As an entrepreneur or business owner, finding funding can be problematic but certainly not impossible. If you have solid financial history and can demonstrate the feasibility of your business idea, you can apply for small business loans from several resources such as banks, credit unions, and the government.
Demonstrate your business
When applying for a business loan, the first thing the lender will ask for is your business plan. A strong business plan demonstrates what your expenses will be, how you plan to make money, how you plan to offer your products or services in that market, and where your market is located. Additionally, depending on the size of the loan, the lender may require that you submit accounting records and financial statements. Therefore, make sure that they are accurate, up-to-date and thorough. Strong accounting and financial statements should include cash flow and income, debt-to-income ratio, Earnings Before Interest, Taxes, Depreciation, and Amortization (EBITDA), accounts receivable and accounts payable. If you are uncertain about your business’ financial health, consider having an accountant review or prepare these statements to avoid any issues with your loan application.

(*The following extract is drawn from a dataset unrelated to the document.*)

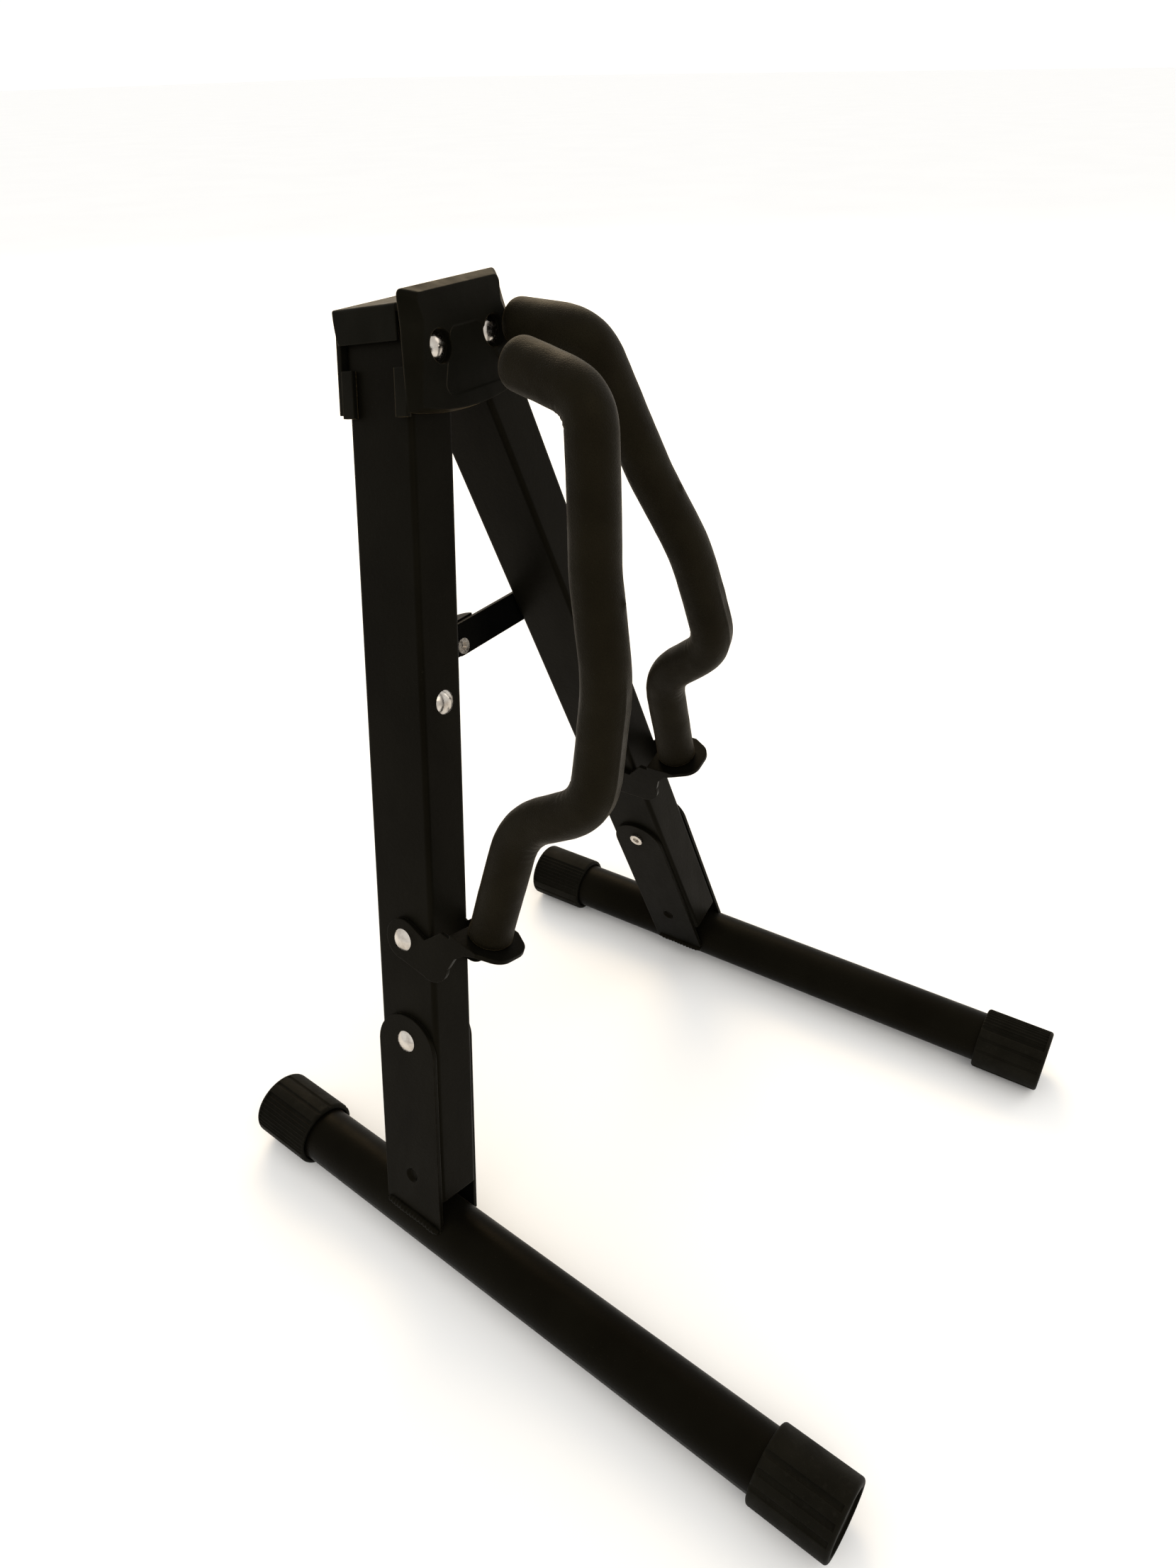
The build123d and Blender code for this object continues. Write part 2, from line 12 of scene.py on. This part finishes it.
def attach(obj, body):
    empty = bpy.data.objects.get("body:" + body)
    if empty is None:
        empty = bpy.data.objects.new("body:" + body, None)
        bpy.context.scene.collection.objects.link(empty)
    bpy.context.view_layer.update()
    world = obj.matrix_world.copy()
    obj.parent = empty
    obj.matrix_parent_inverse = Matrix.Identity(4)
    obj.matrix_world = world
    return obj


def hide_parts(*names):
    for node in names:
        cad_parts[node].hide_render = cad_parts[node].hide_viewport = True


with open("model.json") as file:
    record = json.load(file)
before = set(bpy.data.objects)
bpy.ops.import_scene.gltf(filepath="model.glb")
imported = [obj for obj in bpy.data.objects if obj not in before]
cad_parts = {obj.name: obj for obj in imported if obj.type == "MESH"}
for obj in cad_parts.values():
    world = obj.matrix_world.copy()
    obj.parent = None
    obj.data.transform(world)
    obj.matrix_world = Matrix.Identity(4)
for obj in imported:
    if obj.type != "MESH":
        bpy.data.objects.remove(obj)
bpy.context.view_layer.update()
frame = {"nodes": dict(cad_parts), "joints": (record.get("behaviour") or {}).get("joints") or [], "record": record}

Look for all available loan programs
There are various financing options for small business owners, so before choosing a loan it is important to understand your businesses’ specific needs as well as the terms and length of the loan. New businesses are often provided with loans from state and local governments. Do a thorough search and see if the county or state government where the business will be located has any resources available for small business owners. For instance, New Jersey has offered multiple loan and loan guarantee opportunities for small businesses, with additional funding options in different sectors such as life sciences, technology, and manufacturing industry.
Banks and credit unions
If you have strong personal finances and a solid business plan, you may find that your bank or credit union would be more than happy to provide your new business with the money it needs. In other cases, they may be willing to lend you money if you have collateral, such as a home or other property. Lenders tend to view collateral-based loans as less risky, so they often have lower interest rates and are easier to get. If you have a good credit rating, you may be eligible for a personal loan. However, with a personal loan, you are responsible for paying back the money even if your new company goes bankrupt.
Launching your startup with startup loans
Use these startup loans wisely, and you will see your business credit improve over time. This can open up better financing opportunities such as SBA loans and the Paycheck Protection Program (PPP), which are known for their lower interest rates.